A spokesman for the company told AFP that there was one bigger solar power station in the world, in the Mojave desert in California, but it used thermal solar technology.

“Thermal stations use concentrated sunlight to heat water to make steam and use steam to run a turbine,” said technical director John Lasich.

The project will start in 2008 and reach full capacity by 2013.

Costello said the government would also put A$50m into an A$360m pilot project to reduce, capture and store carbon dioxide emissions from a coal-fired power station in the same state.

Green’s approval

Danny Kennedy, a spokesman for environmental group Greenpeace, welcomed the announcement and said that the government was starting to bow to growing public pressure and concern about climate change.

With soaring temperatures and bushfires marking the start of another hot summer on the driest inhabited continent on earth, critics have stepped up their attacks on the government’s environmental policies, blaming global warming for exacerbating the drought.
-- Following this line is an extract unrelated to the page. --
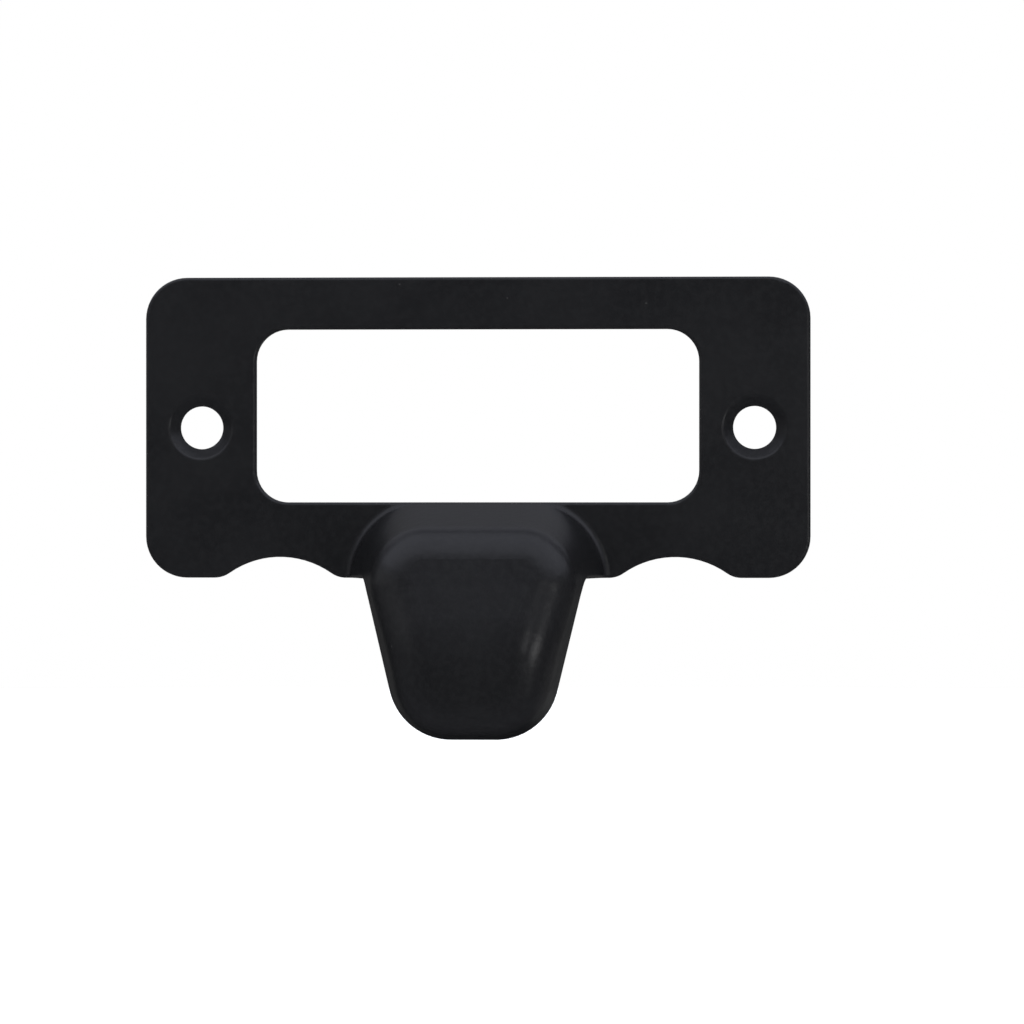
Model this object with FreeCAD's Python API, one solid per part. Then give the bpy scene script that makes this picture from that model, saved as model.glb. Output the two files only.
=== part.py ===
# A label frame pull for a small drawer: a flat plate with a window for a card and two
# countersunk screw holes, and a hollow pull pressed out of the same sheet below the window.
# Lengths are in millimetres and angles in degrees.
# +X is to the right, +Z is up and the front faces -Y.
# The origin lies on the back face, midway between the two screw holes.

import FreeCAD, Part
import math
import os

from FreeCAD import Vector

# Window for the card
WINDOW_WIDTH = 32.0
WINDOW_HEIGHT = 12.5
WINDOW_CORNER_RADIUS = 2.3

# Plate round the window
SHEET = 1.0
SIDE_BORDER = 8.0
TOP_BORDER = 3.75
BOTTOM_BORDER = 5.45
PLATE_CORNER_RADIUS = 3.0

# Screw holes, one in the middle of each side border
SCREW_HOLE_DIAMETER = 3.1
COUNTERSINK_DIAMETER = 4.6
COUNTERSINK_ANGLE = 90.0

# Shallow notches in the lower edge, one on each side of the pull
NOTCH_FROM_PULL = 4.85
NOTCH_DEPTH = 1.5
NOTCH_RADIUS = 6.5
NOTCH_BLEND_RADIUS = 1.8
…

Last week Howard announced that A$500m would be spent on a series of clean energy projects, and on Wednesday Costello said he accepted the scientific evidence on global warming.

“I accept the scientific evidence, which is that global warming is taking place, that it is caused by carbon emissions, that restraining the increase in carbon emissions will counteract that process of global warming and that we should play our part.”

Australia produces more carbon dioxide per person than any other country in the world and is a major exporter of fossil fuels, which produce the gases blamed for rising temperatures worldwide.